A bill that died early in the 2018 legislative session that would have given a single company a monopoly in tracking medical and recreational marijuana has resurfaced, much to the chagrin of many in the marijuana industry who opposed it.
The new measure, SB279, was introduced by the same state lawmaker who backed the original measure, SB29: Sen. Kent Lambert, R-Colorado Springs.
Like the new bill, the first measure was highly criticized by just about everyone in the marijuana industry, partly because it favored a specific type of tracking system over others, including a company based in Grand Junction.
Under it, the Institute of Cannabis Research at Colorado State University-Pueblo would be authorized to identify a single company to help it study the feasibility of adding some sort of compound or chemical agent to marijuana to allow it to be tracked from seed to sale.
Doing so would, at least theoretically, enable law enforcement to know whether marijuana seized in the investigation of a crime was legally grown in the state.
But skeptics say the bill doesn’t account for dealers in the black or gray market to use that same tracking agent to allow them to introduce their illegal pot into the market, nor does it address concerns about adding some foreign agent to a product that is ingested.
Lambert, however, dismissed such criticism.
“If there is lack of support for the bill, it seems pretty irrational to me,” Lambert said. “The agent would be completely benign. Whatever they think is adulterating the plant is not true. Not true. That would not be permitted anyway by health codes.”
Not only would the bill require all medical and recreational stores and legal growing operations to pay for and use the new technology at an unknown cost, but it also would require law enforcement to purchase the scientific equipment needed to track whatever agent is used.
The only difference between the two bills is the new measure does not include hemp, something Lambert said he wanted to strip out back in February when he asked the Senate Business, Labor & Technology Committee to kill his own measure.
The new bill wasn’t assigned to that panel, but to the Senate Finance Committee, a group that generally deals with money matters and not marijuana.
Kristi Kelly, executive director of the Marijuana Industry Group, said her organization was very much against the first measure, but hasn’t yet taken a position on the new bill. Still, given that they are nearly identical, Kelly said there are some “challenges” that still need to be addressed.
“There are a number of issues with the bill, and there are downstream consequences that haven’t fully been considered,” she said. “With the original bill, we had concerns about the single-source contract, we had concerns about the implementation and we had concerns about how the technology could potentially be challenging from a health and safety perspective.”
When the first bill was introduced on the first day of the session in January, the owners of the Grand Junction-based Source Certain International immediately objected, sending a letter to Lambert outlining their concerns.
In that letter, company representative Glenn McClellan said the bill unfairly excluded companies such as his because its tracking technology doesn’t need to add anything to a plant to track it.
Source Certain was founded in Perth, Australia, where the company has for the past 30 years tracked agriculture and mineral products.

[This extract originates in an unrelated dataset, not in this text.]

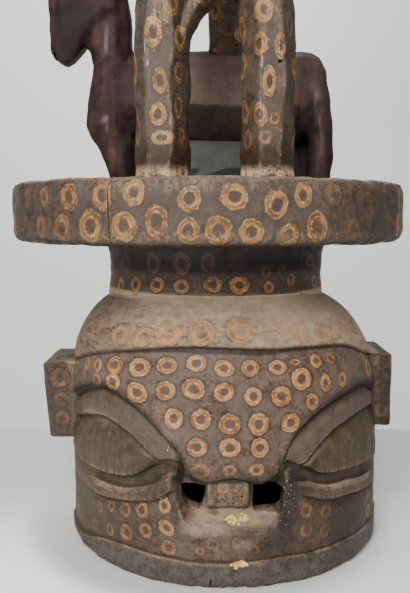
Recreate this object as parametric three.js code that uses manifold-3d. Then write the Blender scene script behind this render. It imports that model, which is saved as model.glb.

That technology uses forensic-like techniques that can profile a plant based on its original habitat, such as water and soil condition.
The technique calls for categorizing a product’s profile in a complex computer database that allows plants to be tested later in life and tied directly back to the field where they grew. Adding an agent, by comparison, could be done at any time, meaning the marijuana plants may not have come from a legal grow operation.
The technology can be used for such things as tracking tainted produce to their source or verifying that a bottle of wine came from wherever its label says, preventing someone from selling fraudulent products.
Source Certain located its first North American headquarters in Grand Junction as part of the Colorado Rural Jump Start Tax Credit Program, created by the Legislature in 2014 to help boost the economies in rural parts of the state. It came to the Western Slope, in part, because of hopes of using its technology in the marijuana market both in Colorado and nationwide.
Currently, the state has a contract with a Florida-based company, Franwell Inc., to use a system called Metrc, a software program that tracks marijuana using a paper tag with a bar code attached to pot plants.
As it stands now — the bill has not yet been scheduled for a committee hearing — the measure has no sponsors other than Lambert. Reps. Yeulin Willett, R-Grand Junction, and Dan Pabon, D-Denver, are not sponsoring it in the House as they did the first bill.
Pabon said there’s good reason for that.
“There was concern about some sort of unnatural source being introduced into the product, but that was nothing we had ever contemplated,” Pabon said. “The additive part was problematic in the original bill, and I think Senator Lambert might have some challenges with that.”